In your case, you didn’t grow up with hilchos tznius (from what I understand) and you didn’t grow up with a lot of other things either. When I worked in Neve Yerushalayim, they were very into telling girls to take things slowly, in baby steps. You are not supposed to take on too much at once!! If you do, it can backfire, chas v’shalom.
I once heard Rav Orlofsky speak about 9/11. He said that Rav Moshe Shapiro told him that it’s part of milchemes Gog U’Magog (the war preceding Mashiach) and that Mashiach is on the way. So he told him that he is working with a boy who is becoming Frum. He asked Rav Moshe Shapiro if he should push him to become Frum faster (since Moshiach might come before he is fully Frum). Rav Moshe Shapiro said “no”. The implication was that the boy is fine where he is – he is on the right path and that is enough.
All Hashem expects from us is to be on the right path. He wants us to grow in healthy, productive ways. In the introduction to Rav Bodner’s Sefer on Hilchos Brachos, there is a foreword by the Manchester Rav (or at least it quotes from him – I don’t remember if the whole thing was from him). He writes about how according to halacha, we are OBLIGATED to have kavana with each word of every bracha we make. This is a HALACHA – it is not a chumra! It is a halacha just like covering your knees is a halacha. But obviously, it is something that is almost impossible for everyone to do.
So he explains that the point is that we need to be on the right path. We have to work on this step by step. As long as we are working on ourselves and we have the goal in mind, that is all Hashem expects of us.

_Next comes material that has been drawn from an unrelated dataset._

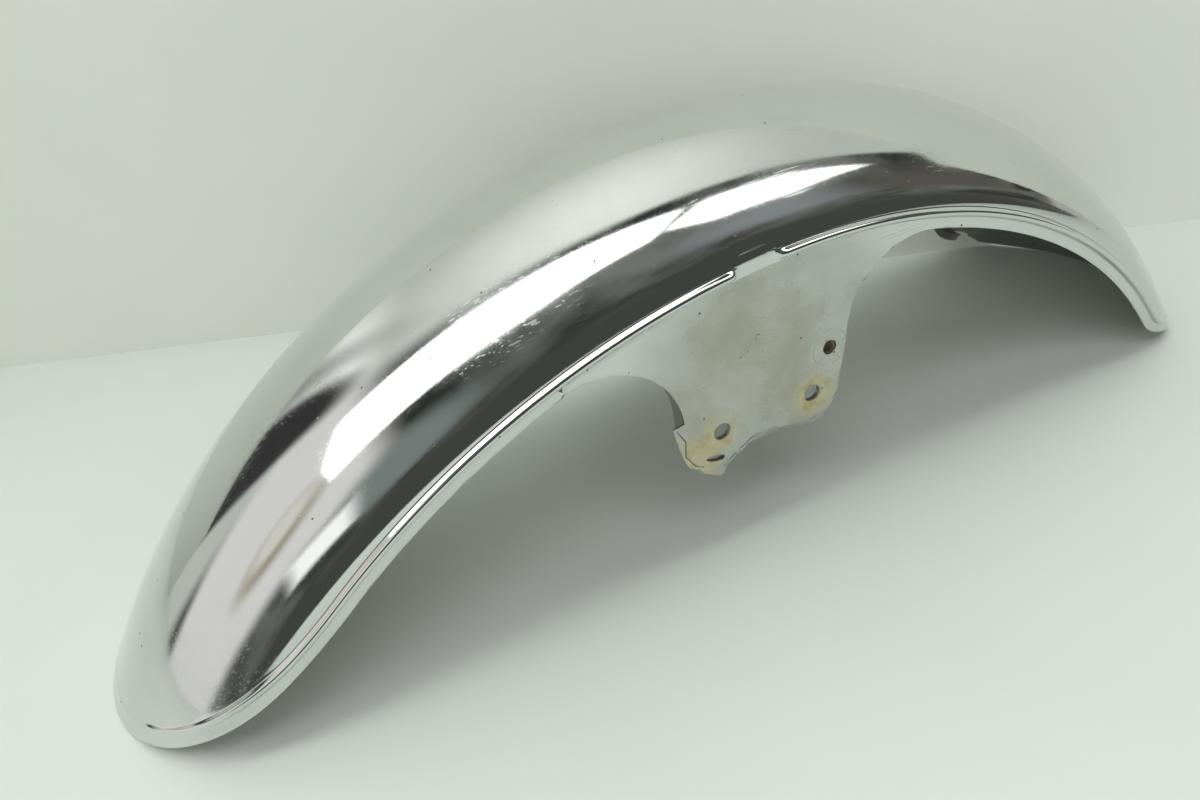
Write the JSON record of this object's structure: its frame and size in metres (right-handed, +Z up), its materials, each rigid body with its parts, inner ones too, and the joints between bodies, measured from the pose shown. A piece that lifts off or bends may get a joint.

He gives a mashal which I might not be remembering 100%. But basically, a king tells his servant to climb a really high ladder. If the guy gives up and doesn’t even try, then the king will be mad at him. But if he sees that the guy is trying and taking one step at a time, even if it is a slow and lengthy process, he will be pleased with him because he sees that the guy is trying his best to reach the goal.